Com Allan Kardec e as obras da codificação, tal quadro começou a mudar, bem como uma maneira de pensar que surgiu na Terra com a interpretação falseada do pensamento de Jesus impedindo a compreensão verdadeira dos seus ensinamentos, esquecendo-se que ele era o modelo e o guia a ser seguido.
Sua figura e ensinamento foi transformado, ao longo dos séculos, em um mero material de consumo. Muitos perceberam que é bom falar de Jesus para comercializar a fé, usando o nome dele para obter lucro.
A proposta de Jesus para viver no céu interior.
A proposta de Jesus exige trabalho árduo e persistente no autoconhecimento para encontrarmos o céu interior indicado por ele. Mas todos os esforços serão recompensados com a harmonia, a paciência, a calma e a paz profunda que exalaremos.
Da mesma forma que encontramos na paz interior o céu indicado por Jesus, o inferno também se instala no íntimo da criatura insatisfeita, atormentada, alucinada, raivosa, odienta, vingativa, que se deixa levar pelas paixões e vícios, se não trabalha no controle de seus instintos desregrados.
Uma pessoa assim vibra em uma faixa infernal, vive seu inferno interior, não consegue dormir direito.

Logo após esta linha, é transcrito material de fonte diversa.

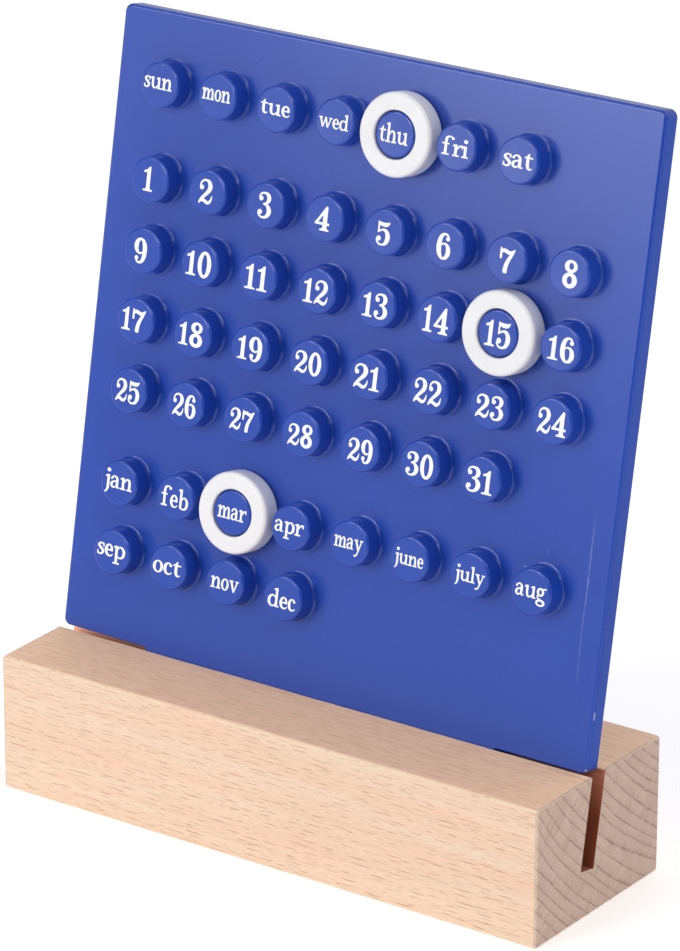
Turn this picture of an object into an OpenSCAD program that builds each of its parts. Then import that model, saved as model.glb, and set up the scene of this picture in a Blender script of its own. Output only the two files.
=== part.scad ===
// Perpetual desk calendar: a solid beech block with a leaning saw-cut slot,
// a square moulded panel whose tab drops into the slot, fifty short round
// studs on the front of the panel, and three loose rings that hang on the
// studs and pick out the weekday, the date and the month.
// Millimetres. +X runs to the right along the block, +Y to the back, +Z up.
// The origin is the centre of the block's bottom face.

/* [Base block] */
// Length of the block, left to right
base_l = 150; // [149:0.5:190]
// Depth of the block, front to back
base_d = 50.6; // [46:0.2:70]
// Height of the block
base_h = 33.6; // [31:0.2:50]
// Rounding of the block's twelve outer edges
base_edge = 0.8; // [0.3:0.1:2]

/* [Slot] */
// Lean of the slot and the panel, away from the upright
lean = 10.7; // [5:0.1:15]
// Width of the slot, square to its walls
slot_w = 5.3; // [5.3:0.1:6]
// Depth of the slot, measured down its slope
slot_depth = 22.1; // [15:0.1:24]
// Front lip of the slot, from the middle of the block (negative is forward)
slot_y = -3.04; // [-6:0.02:2]

/* [Panel] */
// Width of the panel
panel_w = 147.5; // [146:0.1:150]
// Height of the panel above its shoulders
panel_h = 148.8; // [146:0.1:160]
// Thickness of the panel and its tab
panel_t = 5; // [4:0.1:5]
// Corner radius of the panel's outline
panel_corner = 2; // [0.8:0.1:3]
// Rounding along the panel's outer edges
panel_edge = 0.8; // [0.3:0.1:1]
// Sideways place of the panel's middle in the open slot
panel_x = -0.65; // [-10:0.05:10]
// Clear gap between the panel's left shoulder and the block's top
shoulder_gap = 0.6; // [0.6:0.1:3]
// How much lower the right shoulder reaches than the left one
shoulder_drop = 0.5; // [0:0.1:0.5]
// Width of the tab that stands in the slot
tab_w = 98.4; // [60:0.1:110]
// Clear gap under the tab
tab_clear = 0.05; // [0.05:0.05:1]

/* [Studs] */
// Radius of a stud's face
stud_r = 5.33; // [4.8:0.01:5.34]
// Extra radius of a stud at its root, for the draft
stud_draft = 0.07; // [0:0.01:0.1]
// Height of a stud above the panel's front
stud_h = 5; // [4:0.1:6]
// Rounding of a stud's rim
stud_round = 0.55; // [0.1:0.05:1]
// Distance from one stud to the next along a row
col_pitch = 16.42; // [15.9:0.02:16.6]
// Distance between neighbouring rows of one group
row_pitch = 16.6; // [15.9:0.02:16.7]
// Distance between the last row of one group and the first of the next
group_gap = 22.1; // [19.6:0.1:22.2]
// Height of the lowest row above the panel's left shoulder
first_row = 21.7; // [16:0.1:22]
// First column, from the middle of the panel
first_col = -58.05; // [-60:0.05:-56]

/* [Rings] */
// Outside radius of a ring
ring_r = 9.62; // [9:0.01:9.7]
// Radius of a ring's hole
ring_bore_r = 5.55; // [5.5:0.01:5.8]
// Height of a ring, along the stud
ring_h = 5.35; // [4.5:0.05:7]
// Rounding of a ring's two outer edges
ring_round = 0.9; // [0.3:0.1:1.5]
// Rounding of the two edges of a ring's hole
ring_bore_round = 0.45; // [0.2:0.05:0.6]
// Gap between a seated ring and the panel
ring_seat = 0.02; // [0.02:0.01:0.2]
// Weekday picked out, counted from 0 at the left
weekday = 4; // [0:1:6]
// Date picked out
date = 15; // [1:1:31]
// Month picked out
month = 3; // [1:1:12]

/* [Hidden] */
$fn = 64;

// The panel stands in the middle of the slot's width, so its front plane lies
// this far behind the slot's front wall.
panel_gap = (slot_w - panel_t) / 2;
panel_y = slot_y + panel_gap / cos(lean);
tab_len = shoulder_gap + slot_depth - tab_clear;
right_w = (panel_w - tab_w) / 2 + 8;
beech = [0.87, 0.72, 0.58];
blue = [0.18, 0.24, 0.66];
white = [0.94, 0.93, 0.92];

// Rows of studs are counted from the bottom: two rows of months, four rows of
// dates and one row of weekdays. A group gap takes the place of a row pitch
// between the groups. Heights run up the panel from the block's top.
function row_up(k) = shoulder_gap + first_row + k * row_pitch
    + (k > 1 ? group_gap - row_pitch : 0) + (k > 5 ? group_gap - row_pitch : 0);
function stud_x(col) = panel_x + first_col + col * col_pitch;
// Eight studs to a row in the date and month groups, read left to right and down.
function date_at(d) = [stud_x((d - 1) % 8), row_up(5 - floor((d - 1) / 8))];
function month_at(m) = [stud_x((m - 1) % 8), row_up(1 - floor((m - 1) / 8))];
function weekday_at(w) = [stud_x(w), row_up(6)];

// Panel frame: X as in the world, Y up the slope of the panel from the level
// of the block's top, Z square out of the panel's front face.
module on_panel() {
    translate([0, panel_y, base_h]) rotate([90 - lean, 0, 0]) children();
}

// Rectangle w by h centred on the origin, with corners of radius r.
module soft_rect(w, h, r) {
    square([w - 2 * r, h], center = true);
    square([w, h - 2 * r], center = true);
    for (x = [-1, 1], y = [-1, 1])
        translate([x * (w / 2 - r), y * (h / 2 - r)]) circle(r);
}

// Box centred on the origin with true rounded edges: rz on the four edges
// along Z, and r on the other eight.
module soft_box(x, y, z, r, rz) {
    intersection() {
        translate([0, 0, -z / 2]) linear_extrude(z) soft_rect(x, y, rz);
        rotate([90, 0, 90]) translate([0, 0, -x]) linear_extrude(2 * x) soft_rect(y, z, r);
        rotate([90, 0, 0]) translate([0, 0, -y]) linear_extrude(2 * y) soft_rect(x, z, r);
    }
}

module base_block() {
    color(beech) difference() {
        translate([0, 0, base_h / 2]) soft_box(base_l, base_d, base_h, base_edge, base_edge);
        // saw-cut slot, open at both ends of the block, leaning with the panel
        translate([0, slot_y, base_h]) rotate([90 - lean, 0, 0])
            translate([-base_l, -slot_depth, -slot_w])
                cube([2 * base_l, slot_depth + 20, slot_w]);
    }
}

// The panel with its lower right shoulder and its tab. The studs stand on its
// front face.
module panel() {
    color(blue) on_panel() {
        translate([panel_x, shoulder_gap + panel_h / 2, -panel_t / 2])
            soft_box(panel_w, panel_h, panel_t, panel_edge, panel_corner);
        // right shoulder
        translate([panel_x + (panel_w - right_w) / 2, shoulder_gap - shoulder_drop + 6, -panel_t / 2])
            soft_box(right_w, 12, panel_t, panel_edge, panel_corner);
        translate([panel_x - tab_w / 2, shoulder_gap - tab_len, -panel_t])
            cube([tab_w, tab_len + 8, panel_t]);
    }
}

// One stud: a short drafted post with a rounded rim.
module stud() {
    rotate_extrude() {
        polygon([[0, 0], [stud_r + stud_draft, 0], [stud_r, stud_h - stud_round],
                 [stud_r - stud_round, stud_h], [0, stud_h]]);
        intersection() {
            translate([stud_r - stud_round, stud_h - stud_round]) circle(stud_round);
            translate([stud_r - stud_round, stud_h - stud_round]) square(2 * stud_round);
        }
    }
}

module studs_at(places) {
    color(blue) on_panel() for (p = places) translate([p[0], p[1], 0]) stud();
}

module weekday_studs() { studs_at([for (w = [0:6]) weekday_at(w)]); }
module date_studs() { studs_at([for (d = [1:31]) date_at(d)]); }
module month_studs() { studs_at([for (m = [1:12]) month_at(m)]); }

// One ring: a short thick tube with soft edges, seated over a stud.
module ring(p) {
    w = ring_r - ring_bore_r;
    color(white) on_panel() translate([p[0], p[1], ring_seat]) rotate_extrude() {
        translate([ring_bore_r, ring_bore_round]) square([w / 2, ring_h - 2 * ring_bore_round]);
        translate([ring_bore_r + ring_bore_round, 0]) square([w / 2 - ring_bore_round, ring_h]);
        translate([ring_bore_r + w / 2, ring_round]) square([w / 2, ring_h - 2 * ring_round]);
        translate([ring_bore_r + w / 2, 0]) square([w / 2 - ring_round, ring_h]);
        for (z = [0, 1]) {
            translate([ring_bore_r + ring_bore_round,
                       z ? ring_h - ring_bore_round : ring_bore_round]) circle(ring_bore_round);
            translate([ring_r - ring_round, z ? ring_h - ring_round : ring_round]) circle(ring_round);
        }
    }
}

module weekday_ring() { ring(weekday_at(weekday)); }
module date_ring() { ring(date_at(date)); }
module month_ring() { ring(month_at(month)); }

base_block();
panel();
weekday_studs();
date_studs();
month_studs();
weekday_ring();
date_ring();
month_ring();
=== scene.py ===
import math

import bpy
import numpy as np
from mathutils import Matrix, Vector
from mathutils.geometry import delaunay_2d_cdt


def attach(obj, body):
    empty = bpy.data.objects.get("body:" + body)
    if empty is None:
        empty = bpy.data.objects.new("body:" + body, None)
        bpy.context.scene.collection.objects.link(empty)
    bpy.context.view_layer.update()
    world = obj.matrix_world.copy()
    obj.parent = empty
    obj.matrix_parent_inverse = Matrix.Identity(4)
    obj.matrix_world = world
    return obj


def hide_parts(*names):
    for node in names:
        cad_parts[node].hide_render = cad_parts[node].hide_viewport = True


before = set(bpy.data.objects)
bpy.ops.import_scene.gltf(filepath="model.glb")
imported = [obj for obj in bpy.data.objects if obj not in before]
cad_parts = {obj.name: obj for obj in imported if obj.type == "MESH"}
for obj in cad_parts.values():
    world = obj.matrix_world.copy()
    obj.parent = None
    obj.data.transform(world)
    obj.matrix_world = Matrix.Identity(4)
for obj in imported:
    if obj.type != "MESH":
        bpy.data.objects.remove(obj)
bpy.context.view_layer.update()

SC = bpy.context.scene

# ---------------------------------------------------------------------------
# The panel's own frame, in millimetres: x along the panel, s up its slope from
# the level of the block's top, d square out of its front face.
# ---------------------------------------------------------------------------
LEAN = math.radians(10.7)
BASE_L, BASE_D, BASE_H = 150.0, 50.6, 33.6
SLOT_Y, SLOT_W, SLOT_DEEP = -3.04, 5.3, 22.1
UP = np.array([0.0, math.sin(LEAN), math.cos(LEAN)])
OUT = np.array([0.0, -math.cos(LEAN), math.sin(LEAN)])
ORG = np.array([0.0, SLOT_Y + 0.15 / math.cos(LEAN), BASE_H])
XX = np.array([1.0, 0.0, 0.0])

PANEL_X0, PANEL_X1, PANEL_S1 = -74.4, 73.1, 149.395
LEFT_S = (0.74, 0.48)        # left shoulder, at the panel's edge and at the tab
RIGHT_S = (0.05, 0.10)       # right shoulder, at the panel's edge and at the tab
TAB_X0, TAB_X1, TAB_S0 = -49.85, 48.55, -22.05
PANEL_T = 5.0
STUD_R, STUD_DRAFT, STUD_H, STUD_ROUND = 5.33, 0.07, 5.0, 0.55
STUD_FOOT = 0.65
STUD_DISH = 0.035
ROWS = [22.3, 38.9, 61.0, 77.6, 94.2, 110.8, 132.9]
RING_R, RING_BORE, RING_H, RING_ROUND, RING_BORE_ROUND, RING_SEAT = 9.62, 5.55, 5.35, 0.9, 0.45, 0.02


def stud_x(col):
    return -58.70 + 16.42 * col


WEEKDAYS = [(w, (stud_x(i), ROWS[6])) for i, w in enumerate("sun mon tue wed thu fri sat".split())]
DATES = [(str(d), (stud_x((d - 1) % 8), ROWS[5 - (d - 1) // 8])) for d in range(1, 32)]
MONTHS = [(m, (stud_x(i % 8), ROWS[1 - i // 8])) for i, m in enumerate(
    "jan feb mar apr may june july aug sep oct nov dec".split())]
ALL_STUDS = WEEKDAYS + DATES + MONTHS


def pan(x, s, d):
    x, s, d = np.broadcast_arrays(np.asarray(x, float), np.asarray(s, float), np.asarray(d, float))
    return ORG + x[..., None] * XX + s[..., None] * UP + d[..., None] * OUT


def pan_dir(x, s, d):
    x, s, d = np.broadcast_arrays(np.asarray(x, float), np.asarray(s, float), np.asarray(d, float))
    v = x[..., None] * XX + s[..., None] * UP + d[..., None] * OUT
    return v / np.linalg.norm(v, axis=-1, keepdims=True)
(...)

Se o reino dos céus, esse estado de paz e plenitude de equilíbrio de harmonia interior, está dentro de nós, o estado oposto de ”infernizado”, de agonia, de desespero, de desestruturação também está dentro do ser. Há dias em que não se consegue conversar com ninguém, a aflição, o desespero, impõe um estado de verdadeiro inferno.
Mas conforme citamos anteriormente em Lucas 6:45, “onde estiver o vosso tesouro aí estará o vosso coração”. Ou seja, o nosso tesouro é tudo aquilo a que damos valor, o que ambicionamos, o que buscamos. Portanto, as coisas em que colocarmos valor, é lá que estaremos mentalmente.